Its job is to show you to yourself, but you have to live through some shit before you’re able to recognize yourself in it. I had that experience with Moby Dick at thirty-three. I was going through a divorce at the time, so the profound feeling of failure in the story felt intimately familiar. Had I read that book as a high-school homework assignment, as so many kids in America did, I likely would’ve found it unbearably boring and unrelatable to my reality.

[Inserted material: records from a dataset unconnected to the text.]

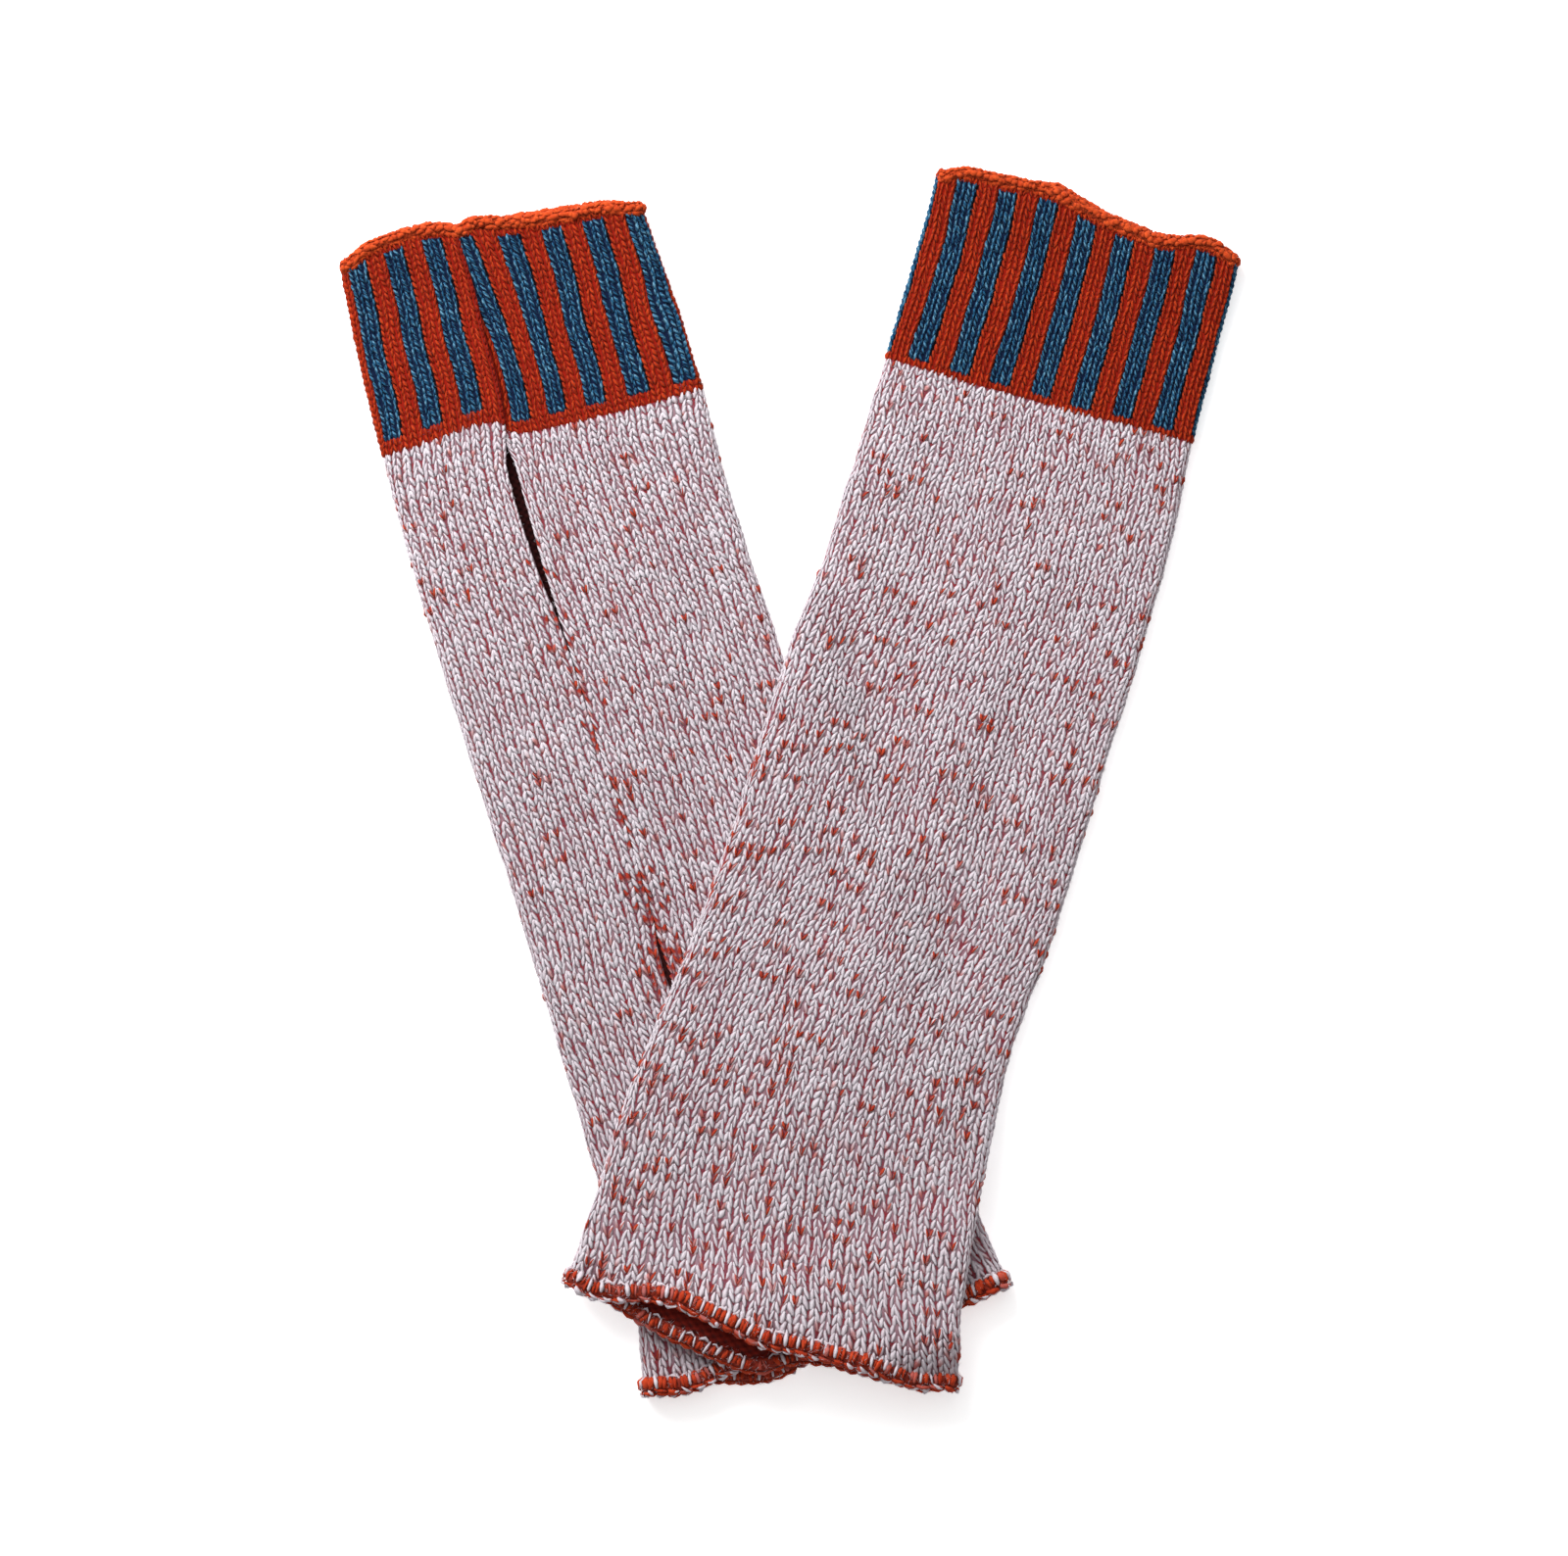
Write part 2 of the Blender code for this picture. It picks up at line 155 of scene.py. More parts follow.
UPPER_SEAM = table(
    Seam, (-6, 7.4, -0.3, 0.6), (25, 7.8, -0.5, 0.6), (47, 8.3, -0.3, 0.8), (57, 8.6, 1.1, 1.2),
    (70, 8.9, 1.7, 1.3), (80, 9.2, 1.2, 1.3), (88, 9.2, 0.4, 1.1), (95, 9.2, -0.3, 0.8),
    (110, 9.2, -0.7, 0.3), (150, 9, -0.7, 0.3), (310, 7, -0.7, 0.3))

# %% [markdown]
# ## Creases listed one by one
#
# A flat-laid knit isn't a board. It has long soft troughs and swells a few tenths of a millimetre
# to a millimetre deep, which show as broad light and dark. Each row here is one of them: its two
# ends in the warmer's own frame, its half width, and its height, negative for a trough.

# %% Crease tables
Crease = namedtuple("Crease", "x0 along0 x1 along1 half_width height")
RIPPLE_HEIGHT, RIPPLE_LENGTH = 0.12, 26  # small unevenness all over, in mm
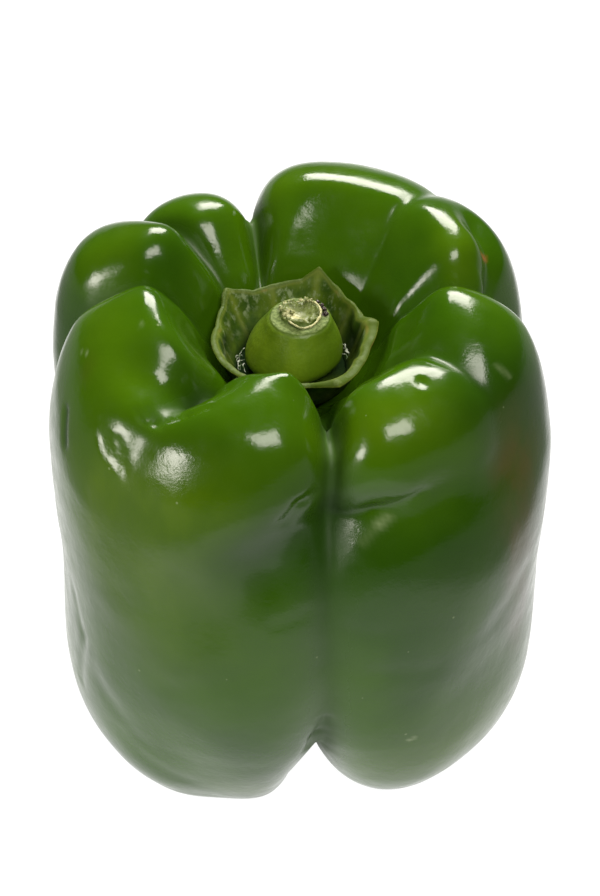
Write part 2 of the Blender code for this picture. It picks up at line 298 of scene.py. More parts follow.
# The wall ends at this share of its way to the rim, and the rest is a lip that turns outwards
CALYX_LIP_START = 0.82
CALYX_LIP_BLEND = 0.08
# Width of the lip: azimuth, width
CALYX_LIP = (
    (10, 2.2),
    (35, 0.6),
    (73, 0.5),
    (128, 0.5),
    (150, 0.8),
    (200, 1.1),
    (240, 1.2),
    (270, 0.8),
    (300, 2.0),
    (340, 1.4),
)
CALYX_LIP_RISE = 0.25
# Share of an arch that the lip follows, so that it ends a little below its top
CALYX_LIP_CURL = 0.75
# The side where the floor of the cup has little painted shade and is nearly as light as its wall:
# azimuth, spread, amount
CALYX_OPEN_SIDE = (312, 26.0, 0.75)
# Where the painted shade on the wall of the cup is darkest: azimuth, spread, amount
CALYX_SHADES = (
    (20, 24, 0.85),
    (172, 20, 0.6),
)
CALYX_THICKNESS = 0.8
# Thickness of the rim, as a share of the wall's: azimuth, share
CALYX_RIM_SHARE = (
    (10, 0.8),
    (40, 0.45),
    (140, 0.45),
    (175, 0.6),
    (235, 0.6),
    (265, 0.8),
    (297, 1.1),
    (345, 1.0),
)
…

In my first three decades of drawing, I regularly made self-portraits. More often than not, it was just because I needed a human face to draw and nobody else’s was at hand, or I was too shy to ask. I admired the great self-portraitists——Rembrandt, Dürer, Hals, Schiele, Freud, Neel, et al——but never believed I was penetrating my own soul by staring at the fat pimpled mug in the reflection. I used to tell people there was only sawdust inside that head. The eyes and ears were first-class, but they were just tools to channel sounds and images through. I didn’t believe that I added much to what passed through me. Thought my job was just to stay the fuck out of the way, so the messages could be conveyed clearly.
Now, I know I’m definitely contributing something to the pictures and books I make. Not sure if it’s good or bad, but it’s not exactly an objective relay of what I take in. I’m still a ways off from Tarkovsky’s deathlessness and grandeur, but I’ve taken a couple steps away from the kitchen sink.